### [PROBLEM DETAILS]
Repeat the lines that follow, leaving nothing out.

** start of SOURCE MATERIAL **

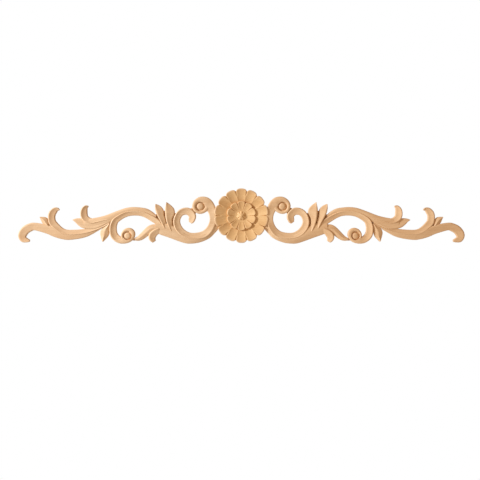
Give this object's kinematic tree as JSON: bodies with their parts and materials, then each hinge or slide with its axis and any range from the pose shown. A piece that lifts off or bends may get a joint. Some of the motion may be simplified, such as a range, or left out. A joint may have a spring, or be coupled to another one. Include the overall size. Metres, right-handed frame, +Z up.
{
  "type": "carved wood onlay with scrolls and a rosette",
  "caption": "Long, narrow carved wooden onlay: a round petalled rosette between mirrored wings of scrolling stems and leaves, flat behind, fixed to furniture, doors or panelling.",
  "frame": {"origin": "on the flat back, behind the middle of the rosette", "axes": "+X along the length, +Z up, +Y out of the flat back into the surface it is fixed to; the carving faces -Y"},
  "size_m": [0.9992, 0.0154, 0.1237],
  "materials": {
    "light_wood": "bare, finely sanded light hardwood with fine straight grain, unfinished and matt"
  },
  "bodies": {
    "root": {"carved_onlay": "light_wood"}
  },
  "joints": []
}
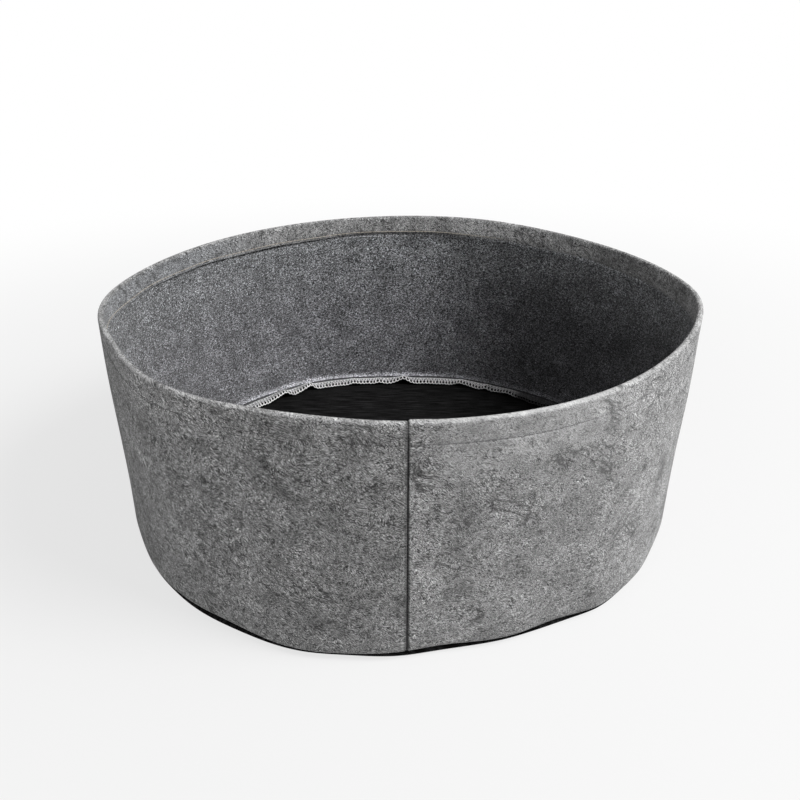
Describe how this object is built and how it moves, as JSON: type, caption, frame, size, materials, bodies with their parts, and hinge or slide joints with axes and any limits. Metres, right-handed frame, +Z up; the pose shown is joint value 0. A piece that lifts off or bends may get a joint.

** end of SOURCE MATERIAL **

### [ANSWER FOR THIS EXERCISE]
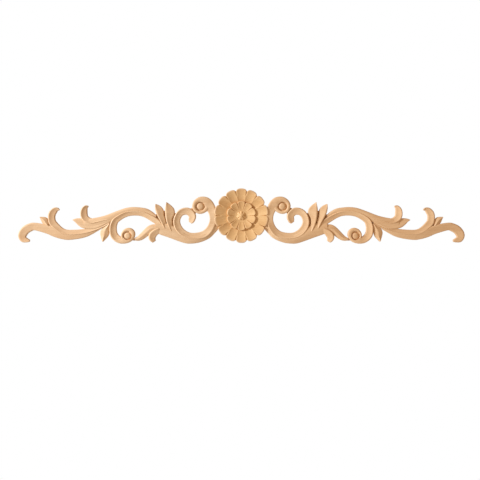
Give this object's kinematic tree as JSON: bodies with their parts and materials, then each hinge or slide with its axis and any range from the pose shown. A piece that lifts off or bends may get a joint. Some of the motion may be simplified, such as a range, or left out. A joint may have a spring, or be coupled to another one. Include the overall size. Metres, right-handed frame, +Z up.
{
  "type": "carved wood onlay with scrolls and a rosette",
  "caption": "Long, narrow carved wooden onlay: a round petalled rosette between mirrored wings of scrolling stems and leaves, flat behind, fixed to furniture, doors or panelling.",
  "frame": {"origin": "on the flat back, behind the middle of the rosette", "axes": "+X along the length, +Z up, +Y out of the flat back into the surface it is fixed to; the carving faces -Y"},
  "size_m": [0.9992, 0.0154, 0.1237],
  "materials": {
    "light_wood": "bare, finely sanded light hardwood with fine straight grain, unfinished and matt"
  },
  "bodies": {
    "root": {"carved_onlay": "light_wood"}
  },
  "joints": []
}
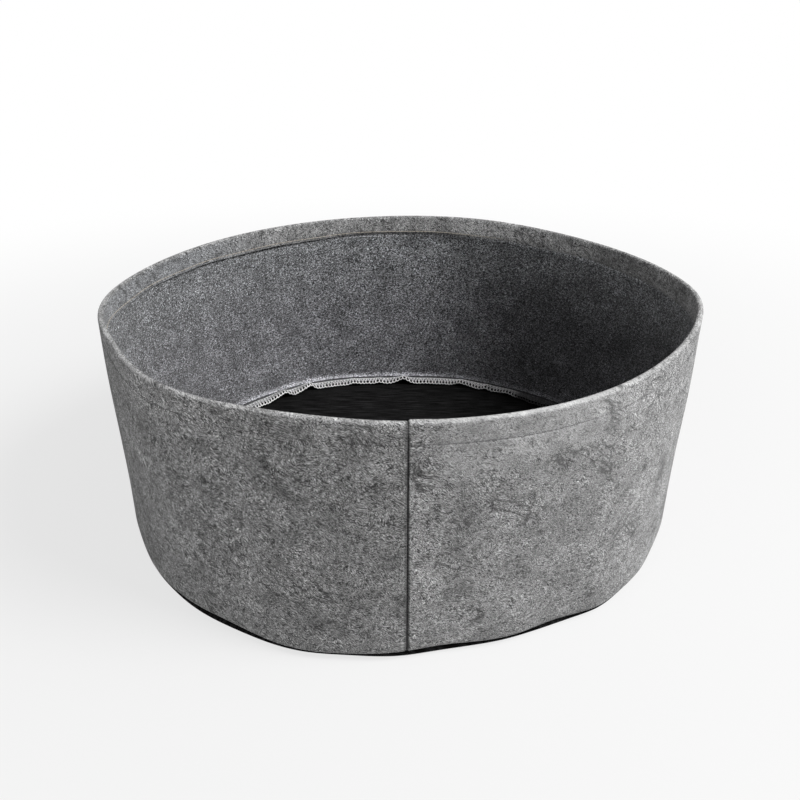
Describe how this object is built and how it moves, as JSON: type, caption, frame, size, materials, bodies with their parts, and hinge or slide joints with axes and any limits. Metres, right-handed frame, +Z up; the pose shown is joint value 0. A piece that lifts off or bends may get a joint.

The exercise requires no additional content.